== TASK PROMPT ==
Starting at the line containing "strap.build_loop(basket)", copy each line exactly, ending with the line containing "if empty is". Leave out everything else.
* * * * * * *
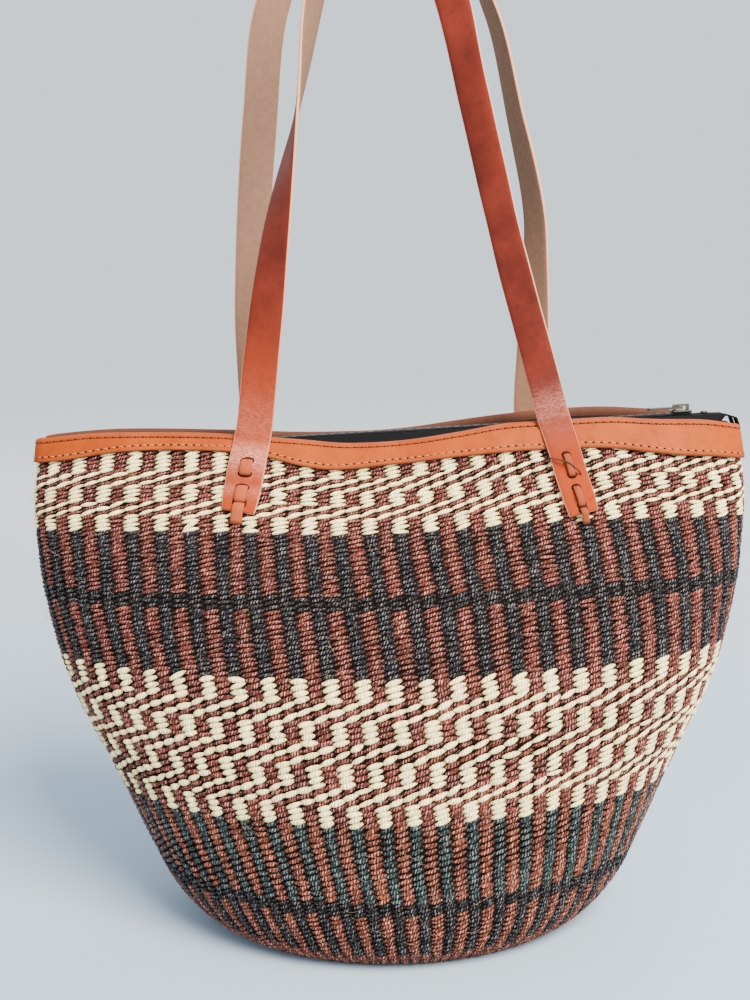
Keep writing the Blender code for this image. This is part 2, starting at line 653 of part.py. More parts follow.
def build_slider(collection, cutters):
    """Zip slider: two plates over and under the teeth, held by a thin post between the rows, and a crown."""
    turn = zip_turn()
    along, _, up = turn
    place = zip_half_length() - SLIDER_LENGTH
    centre = Vector((place, 0.0, zip_z(place)))
    over = TAPE_THICKNESS / 2 + GAP + TOOTH_THICKNESS + GAP
    under = TAPE_THICKNESS / 2 + GAP
    plate = (SLIDER_LENGTH, SLIDER_WIDTH, SLIDER_PLATE)
    top_centre = centre + up * (over + SLIDER_PLATE / 2)
    low_centre = centre - up * (under + SLIDER_PLATE / 2)
    slider = add_box("zip_slider", plate, top_centre, turn, collection, ZIP_METAL, SLIDER_ROUND)
    joined = [add_box("slider_low_plate", plate, low_centre, turn, cutters, None, SLIDER_ROUND)]
    post = (SLIDER_POST_LENGTH, SLIDER_POST, over + under + SLIDER_PLATE)
    post_place = (SLIDER_LENGTH - SLIDER_POST_LENGTH) / 2 - SLIDER_POST_SETBACK
    post_centre = centre + along * post_place + up * (over - under) / 2
    joined.append(add_box("slider_post", post, post_centre, turn, cutters))
    crown_top = over + SLIDER_PLATE + CROWN_RISE
    leg = (CROWN_LEG, CROWN_WIDTH, CROWN_RISE + SLIDER_PLATE / 2)
    for name, end in (("slider_left_leg", -1.0), ("slider_right_leg", 1.0)):
        leg_centre = centre + along * end * (SLIDER_LENGTH / 2 - CROWN_LEG) + up * (crown_top - leg[2] / 2)
        joined.append(add_box(name, leg, leg_centre, turn, cutters))
    bar = (SLIDER_LENGTH - CROWN_LEG, CROWN_WIDTH, CROWN_BAR)
    joined.append(add_box("slider_bar", bar, centre + up * (crown_top - CROWN_BAR / 2), turn, cutters))
    for piece in joined:
        add_boolean(slider, piece, "UNION")
    set_origin(slider, centre)
    return centre + up * (crown_top - CROWN_BAR)


def build_pull(bar_under, collection, cutters):
    """Zip pull: a flat tag lying along the zip, its eye round the crown and its end bar under the crown's bar."""
    turn = zip_turn()
    along, _, up = turn
    pivot = bar_under - up * (PULL_THICKNESS / 2 + GAP)
    centre = pivot - along * (PULL_LENGTH - PULL_END_BAR) / 2
    pull = add_box("zip_pull", (PULL_LENGTH, PULL_WIDTH, PULL_THICKNESS), centre, turn, collection, ZIP_METAL)
    eye = (PULL_EYE_LENGTH, CROWN_WIDTH + 2 * PULL_EYE_EASE, PULL_THICKNESS + 2 * CUT_OVERRUN)
    eye_centre = pivot - along * (PULL_END_BAR + PULL_EYE_LENGTH) / 2
    add_boolean(pull, add_box("zip_pull_eye", eye, eye_centre, turn, cutters), "DIFFERENCE")
    return set_origin(pull, pivot)


def build_stops(collection):
    """Crimped metal stops over the tapes at both ends of the teeth."""
    turn = zip_turn()
    along, _, up = turn
    size = (STOP_LENGTH, STOP_WIDTH, STOP_HEIGHT)
    middle = Vector((0.0, 0.0, zip_z(0.0))) + up * (TAPE_THICKNESS / 2 + GAP + STOP_HEIGHT / 2)
    reach = zip_half_length() + STOP_LENGTH
    for name, end in (("zip_stop_left", -1.0), ("zip_stop_right", 1.0)):
        add_box(name, size, middle + along * end * reach, turn, collection, ZIP_METAL, STOP_ROUND)


def clear_scene():
    """Removes what the file held before."""
    for thing in list(bpy.data.objects):
        bpy.data.objects.remove(thing)


def new_collection(name):
    """Collection linked to the scene."""
    collection = bpy.data.collections.new(name)
    bpy.context.scene.collection.children.link(collection)
    return collection


def main():
    """Builds the basket, its binding, zip and straps."""
    clear_scene()
    basket = new_collection("kiondo_basket")
    cutters = new_collection("cutters")
    front_strap = Strap(
        "front_strap",
        FRONT_SIGN,
        (FRONT_LEFT_PLACE, FRONT_RIGHT_PLACE),
        (FRONT_LEFT_LEAN_SHARE, FRONT_RIGHT_LEAN_SHARE),
        (FRONT_LEFT_BELOW_BINDING, FRONT_RIGHT_BELOW_BINDING),
        FRONT_LOOP_RISE,
        FRONT_ACROSS_SHARES,
        FRONT_UP_SHARES,
        FRONT_TWISTS_DEG,
    )
    rear_strap = Strap(
        "rear_strap",
        REAR_SIGN,
        (REAR_LEFT_PLACE, REAR_RIGHT_PLACE),
        (REAR_LEFT_LEAN_SHARE, REAR_RIGHT_LEAN_SHARE),
        (REAR_LEFT_BELOW_BINDING, REAR_RIGHT_BELOW_BINDING),
        REAR_LOOP_RISE,
        REAR_ACROSS_SHARES,
        REAR_UP_SHARES,
        REAR_TWISTS_DEG,
    )
    body = build_body(basket)
    for strap, half in ((front_strap, "front"), (rear_strap, "rear")):
        binding = build_binding(half + "_binding", strap.side, basket)
        for leg, line in (("_left", strap.left), ("_right", strap.right)):
            end = strap.build_end(strap.name + leg + "_end", line, basket)
            slots = slot_cutters(strap.name + leg + "_slots", line, cutters)
            for piece in (body, binding, end):
                add_boolean(piece, slots, "DIFFERENCE")
            build_lace(strap.name + leg + "_lacing", line, basket)
        strap.build_loop(basket)
        build_tape(half + "_zip_tape", strap.side, basket)
        build_teeth(half + "_zip_teeth", strap.side, basket)
    bar_under = build_slider(basket, cutters)
    build_pull(bar_under, basket, cutters)
    build_stops(basket)


main()
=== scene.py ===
"""Kiondo basket: its twined sisal, leather, zip and thread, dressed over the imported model.

Metres, +Z up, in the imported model's own frame: X runs along the mouth and the front faces -Y.
"""

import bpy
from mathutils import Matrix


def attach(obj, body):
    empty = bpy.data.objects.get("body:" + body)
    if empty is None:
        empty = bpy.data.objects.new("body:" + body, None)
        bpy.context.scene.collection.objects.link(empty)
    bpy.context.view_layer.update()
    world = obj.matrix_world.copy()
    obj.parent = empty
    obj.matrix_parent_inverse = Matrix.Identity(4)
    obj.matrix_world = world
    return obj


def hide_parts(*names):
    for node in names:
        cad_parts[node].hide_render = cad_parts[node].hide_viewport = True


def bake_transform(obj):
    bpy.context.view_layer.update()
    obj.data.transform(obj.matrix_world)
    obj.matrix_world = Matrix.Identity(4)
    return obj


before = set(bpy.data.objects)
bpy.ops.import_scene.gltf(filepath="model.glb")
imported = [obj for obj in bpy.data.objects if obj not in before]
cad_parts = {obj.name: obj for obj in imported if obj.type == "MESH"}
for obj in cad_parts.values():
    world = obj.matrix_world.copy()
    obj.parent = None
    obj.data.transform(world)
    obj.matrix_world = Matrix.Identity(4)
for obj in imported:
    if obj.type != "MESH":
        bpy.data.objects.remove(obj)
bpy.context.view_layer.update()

import logging
import math
from dataclasses import dataclass
from enum import Enum

import bpy
import numpy as np
from mathutils import Matrix, Vector

LOG = logging.getLogger("kiondo_basket")
MM = 0.001
# Type and data key of an attribute, by how many numbers a point has
ATTRIBUTES = {1: ("FLOAT", "value"), 3: ("FLOAT_VECTOR", "vector"), 4: ("FLOAT_COLOR", "color")}
NOISE_WAVES = 8
NOISE_SPREAD = 0.7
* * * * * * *
== FINAL RESULT ==
        strap.build_loop(basket)
        build_tape(half + "_zip_tape", strap.side, basket)
        build_teeth(half + "_zip_teeth", strap.side, basket)
    bar_under = build_slider(basket, cutters)
    build_pull(bar_under, basket, cutters)
    build_stops(basket)


main()
=== scene.py ===
"""Kiondo basket: its twined sisal, leather, zip and thread, dressed over the imported model.

Metres, +Z up, in the imported model's own frame: X runs along the mouth and the front faces -Y.
"""

import bpy
from mathutils import Matrix


def attach(obj, body):
    empty = bpy.data.objects.get("body:" + body)
    if empty is None:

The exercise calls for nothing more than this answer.